Students must complete 6-9 units of either a Capstone Design Project or a 9-12 unit Thesis research project through an existing Capstone or Masters Thesis course in a relevant engineering department.
Additional units as required to reach a minimum of 46 units must be completed; these must be approved by the student’s advisor via the Program of Studies prior to enrolling in the courses. Typically, any extra units would be completed by enrolling in additional technical elective courses; however, in some cases, it may be of interest to take courses such as the project management or systems engineering course sequences offered by the Engineering Management program. Students may not apply the completion of one course to two different requirement categories, with the exception of the mathematics requirement.

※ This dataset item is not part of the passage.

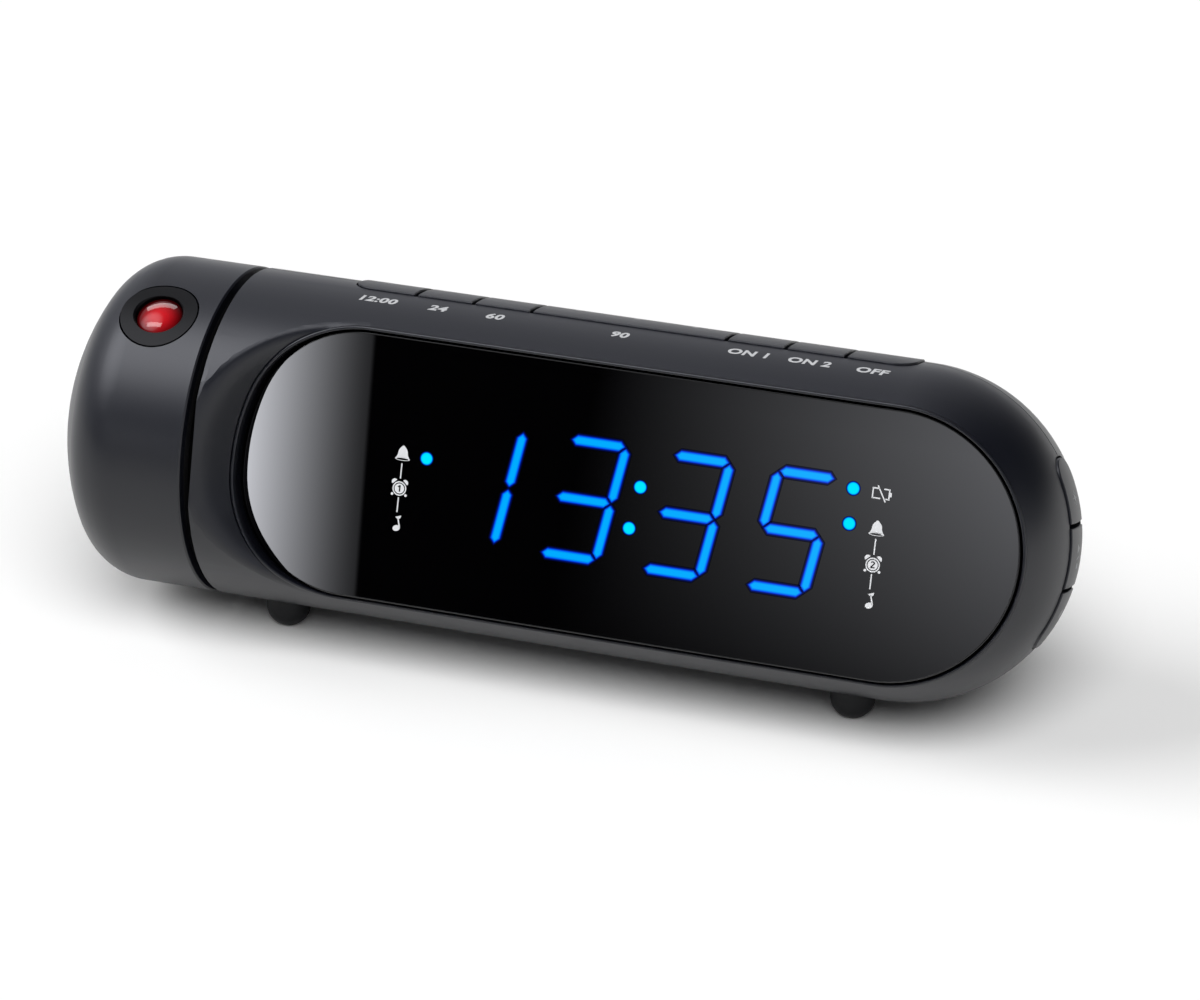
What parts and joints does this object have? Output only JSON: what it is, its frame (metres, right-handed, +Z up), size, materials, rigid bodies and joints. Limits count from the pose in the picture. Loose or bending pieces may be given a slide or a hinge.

Students may participate in this competency certification system to develop verified capabilities, acknowledged through the awarding of a “badge,” in a variety of areas that are in great demand by employers. Some of these badges will be obtained through completion of courses within the program. Others may be incorporated into the required “culminating experience.” There may also be opportunities to participate in co-curricular non-credit workshops in some topics. Management of these competency badges are managed through an online design portfolio system available to all students.